I cobbled-together a test case, based on some guesses and book data for a mythical 9mm practice load (147 grain at 900 FPS) in my Glock 26.

Plug in the numbers here:
http://www.eskimo.com/~jbm/cgi-bin/jbmtraj-5.0.cgi

and this is what you get (broken into two parts for easy posting/viewing):



















With this load and gun, shooting 2.4 inches high at 18 yards, it is zeroed at 3 yards and 88-89 yards.


----------



## ajlandis (May 11, 2008)

DJ Niner said:


> I think you have everything correct, except maybe that last line.

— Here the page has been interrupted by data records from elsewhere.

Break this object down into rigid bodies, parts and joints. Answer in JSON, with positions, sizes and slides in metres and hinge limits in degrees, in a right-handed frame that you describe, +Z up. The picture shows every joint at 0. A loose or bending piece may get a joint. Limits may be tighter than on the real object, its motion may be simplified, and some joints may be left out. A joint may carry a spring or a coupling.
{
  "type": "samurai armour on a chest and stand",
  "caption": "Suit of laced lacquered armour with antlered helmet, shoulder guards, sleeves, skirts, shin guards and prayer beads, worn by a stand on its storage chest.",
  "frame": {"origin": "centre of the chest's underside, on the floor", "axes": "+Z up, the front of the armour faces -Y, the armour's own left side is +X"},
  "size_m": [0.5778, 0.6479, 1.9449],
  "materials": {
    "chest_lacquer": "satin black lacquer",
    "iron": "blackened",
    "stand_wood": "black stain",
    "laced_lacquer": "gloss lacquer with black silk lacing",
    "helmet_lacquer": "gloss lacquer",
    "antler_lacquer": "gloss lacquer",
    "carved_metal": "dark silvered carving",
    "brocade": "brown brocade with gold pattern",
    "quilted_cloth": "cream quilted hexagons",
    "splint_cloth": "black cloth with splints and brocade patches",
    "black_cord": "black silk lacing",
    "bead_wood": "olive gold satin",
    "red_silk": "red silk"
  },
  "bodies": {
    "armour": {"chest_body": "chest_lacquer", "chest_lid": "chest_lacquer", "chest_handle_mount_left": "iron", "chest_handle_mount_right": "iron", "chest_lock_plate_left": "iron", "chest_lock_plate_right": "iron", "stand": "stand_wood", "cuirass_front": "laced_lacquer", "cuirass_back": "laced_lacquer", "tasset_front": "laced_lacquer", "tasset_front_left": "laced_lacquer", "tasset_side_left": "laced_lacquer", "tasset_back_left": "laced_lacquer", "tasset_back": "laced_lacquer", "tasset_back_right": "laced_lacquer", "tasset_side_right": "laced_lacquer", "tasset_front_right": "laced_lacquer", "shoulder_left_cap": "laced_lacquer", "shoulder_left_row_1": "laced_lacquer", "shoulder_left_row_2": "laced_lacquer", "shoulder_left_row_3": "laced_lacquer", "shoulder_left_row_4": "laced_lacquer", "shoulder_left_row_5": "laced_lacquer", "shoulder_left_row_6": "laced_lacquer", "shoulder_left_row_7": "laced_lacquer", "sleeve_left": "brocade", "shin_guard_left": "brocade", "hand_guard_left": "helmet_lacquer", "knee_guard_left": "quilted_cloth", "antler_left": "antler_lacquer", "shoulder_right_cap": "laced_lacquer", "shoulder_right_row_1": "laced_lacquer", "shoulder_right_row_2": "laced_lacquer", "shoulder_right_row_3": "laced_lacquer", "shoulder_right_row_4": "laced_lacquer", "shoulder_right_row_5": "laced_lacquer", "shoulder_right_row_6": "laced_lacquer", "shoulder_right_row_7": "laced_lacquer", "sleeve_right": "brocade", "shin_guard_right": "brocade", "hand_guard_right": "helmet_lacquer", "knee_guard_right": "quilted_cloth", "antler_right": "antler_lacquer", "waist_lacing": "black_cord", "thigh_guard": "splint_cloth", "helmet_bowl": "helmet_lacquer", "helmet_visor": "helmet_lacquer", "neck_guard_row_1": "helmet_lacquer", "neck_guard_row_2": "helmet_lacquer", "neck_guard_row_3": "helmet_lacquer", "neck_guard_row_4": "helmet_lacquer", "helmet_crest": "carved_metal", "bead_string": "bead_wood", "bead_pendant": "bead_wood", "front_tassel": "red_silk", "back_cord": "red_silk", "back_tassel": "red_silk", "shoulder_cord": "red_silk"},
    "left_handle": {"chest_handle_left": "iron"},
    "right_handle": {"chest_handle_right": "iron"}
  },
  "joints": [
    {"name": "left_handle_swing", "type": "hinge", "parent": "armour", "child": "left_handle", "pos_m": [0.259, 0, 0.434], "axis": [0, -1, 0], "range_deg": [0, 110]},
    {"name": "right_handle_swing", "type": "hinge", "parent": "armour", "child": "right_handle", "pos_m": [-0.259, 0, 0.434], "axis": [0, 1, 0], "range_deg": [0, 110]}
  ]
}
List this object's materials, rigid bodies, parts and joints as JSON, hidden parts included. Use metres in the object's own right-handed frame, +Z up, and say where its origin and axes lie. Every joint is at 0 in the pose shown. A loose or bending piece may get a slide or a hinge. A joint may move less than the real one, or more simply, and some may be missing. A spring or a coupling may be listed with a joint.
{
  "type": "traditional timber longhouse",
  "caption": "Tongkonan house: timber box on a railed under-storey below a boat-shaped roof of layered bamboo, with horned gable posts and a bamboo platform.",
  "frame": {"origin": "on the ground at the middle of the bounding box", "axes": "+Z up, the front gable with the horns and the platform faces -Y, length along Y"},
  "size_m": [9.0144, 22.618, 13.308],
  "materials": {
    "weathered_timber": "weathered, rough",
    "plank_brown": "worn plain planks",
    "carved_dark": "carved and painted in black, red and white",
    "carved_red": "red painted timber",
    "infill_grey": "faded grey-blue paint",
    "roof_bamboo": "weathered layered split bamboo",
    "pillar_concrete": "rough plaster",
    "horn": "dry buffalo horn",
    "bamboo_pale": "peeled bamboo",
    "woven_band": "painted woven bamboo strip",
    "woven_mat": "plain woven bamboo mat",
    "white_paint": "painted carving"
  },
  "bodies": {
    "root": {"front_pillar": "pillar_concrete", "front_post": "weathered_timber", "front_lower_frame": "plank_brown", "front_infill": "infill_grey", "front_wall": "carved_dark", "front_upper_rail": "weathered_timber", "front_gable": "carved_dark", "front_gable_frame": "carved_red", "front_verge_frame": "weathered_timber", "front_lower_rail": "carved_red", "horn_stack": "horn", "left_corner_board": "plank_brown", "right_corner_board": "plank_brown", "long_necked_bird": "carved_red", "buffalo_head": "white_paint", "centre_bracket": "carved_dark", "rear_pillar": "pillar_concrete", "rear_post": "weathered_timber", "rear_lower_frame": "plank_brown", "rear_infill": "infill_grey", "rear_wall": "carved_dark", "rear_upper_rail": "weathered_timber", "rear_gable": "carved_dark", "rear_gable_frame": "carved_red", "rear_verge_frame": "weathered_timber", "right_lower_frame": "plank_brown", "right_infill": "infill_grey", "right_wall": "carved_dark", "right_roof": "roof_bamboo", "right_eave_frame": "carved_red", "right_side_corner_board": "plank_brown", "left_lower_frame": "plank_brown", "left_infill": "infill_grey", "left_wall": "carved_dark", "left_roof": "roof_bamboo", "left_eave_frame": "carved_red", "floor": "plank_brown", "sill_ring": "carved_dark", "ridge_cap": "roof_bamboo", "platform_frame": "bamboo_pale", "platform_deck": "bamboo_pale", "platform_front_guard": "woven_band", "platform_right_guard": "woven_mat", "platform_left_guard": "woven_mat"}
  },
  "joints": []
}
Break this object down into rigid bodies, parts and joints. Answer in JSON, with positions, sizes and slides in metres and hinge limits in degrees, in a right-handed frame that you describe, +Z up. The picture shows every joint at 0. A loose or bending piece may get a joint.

I agree completely. I was just casually mentioning the fact that at closer ranges, all guns will shoot much more similar, regardless of the ballistic characteristics, no matter what they actually are going to do at longer ranges. In other words, any bullet will be impacting relatively close to poa if you are at a short enough distance. I felt I needed to mention it to blow off a bit of steam. It's one of the things the 'rangemaster' had asked me. "Ok, it shoots high as hell at 17 yards. How's it shoot at 7?" Me: Um, about 1/2" to 1" high. Him: "Oh, well your gun must just be set up for closer ranges." Then he tried to school me about how dramatically a bullet drops within 25 yards. That's when I had to argue with him and say that there was no way a bullet should ever be 4" away from the line of sight within 25 yards. He insisted that bullets do drop that much. I disagreed. He re-stated that my gun was shooting good at close ranges- longer ranges have to be off target due to the bullet drop. I reminded him that the poi climbed with distance, not dropped. He didn't seem to get what I was saying. He'd already wrote me off as unworthy of an intelligent arguement. It was essentially a one-way conversation. What made it hard for me is the fact that I am an absolute ballistics nerd. (PS you're turining me on with the eskimo chart, btw. :mrgreen For him to use ballistic references inaccurately to tell me my gun was really fine was too much for me. I admit I've just gotten into handguns in the last couple of years, so I don't claim too be an expert. That's why I asked for an "expert" to shoot my handguns in question- to eliminate me from the equation. But I've been an avid rifle/target shooter for a long time, and I know how bullets and sights work. Ok, rant over.


----------



## DJ Niner (Oct 3, 2006)

Well, it sounds like you definitely know what's going on here, and it also sounds like he's "full of it." :mrgreen:

Weird that the gun shoots so far off; hope the factory can get it corrected for you. Keep us updated? :smt023

I'll not go into the "turned-on by ballistics chart" area... :smt170


----------



## ajlandis (May 11, 2008)

My wife has actually asked if I'd prefer ballistics talk in bed instead of dirty talk. Bless her heart. I think she was joking, but she's opened the door to a fantasy I can't get out of my mind now. Thing is, she'd probably get the sectional density of one of my favorite bulets wrong and ruin the mood for me. Oh, well. Some things are probably just better left unexplored.

As for the guns, I've got the xdm to the factory. Just waiting. The front sight for the cbob went out in the mail wednesday. Thursday I found out the rate for stamps went up a couple weeks ago, so I should be receiving the sight back from the post office soon. I'll get it sent back out and hopefully get the replacement soon. I'll let you guys know how things go.


----------



## ajlandis (May 11, 2008)

Eight days ago was when I spoke to the lady at springfield about my problem. Seven days ago I sent the gun back. She said it would probably be four to six weeks to get it back. We've had a three day weekend since. I came home from work today and my gun was waiting for me. Concerned that it didn't make it to the right place, I looked for a sign that it had been tinkered with. Nothing was noticable. There was an invoice that simply stated 'sight changed- no charge'. Still concerned that it hadn't been looked at, I took it out back for a few magazines. It shoots dead-on! Just a wee bit high at 15 yards and right on the money at 25. Awesome! I was hoping for good customer service, but this blows me away. They overnighted it back to me, which, I believe, they didn't have to do. I think they are allowed to ship it standard mail. They fixed the gun with no hesitation or fight, and they did it in unbelievable time. Their service has assured that I will make another springfield purchase in the future. I am a very satisfied customer! 
And to hell with salesmen that say you have to live with a gun that doesn't shoot where it should.


----------



## DJ Niner (Oct 3, 2006)

Outstanding news on all fronts! :smt023


----------



## tekhead1219 (May 16, 2008)

Great news. Nice dealing with a reputable customer service department.


----------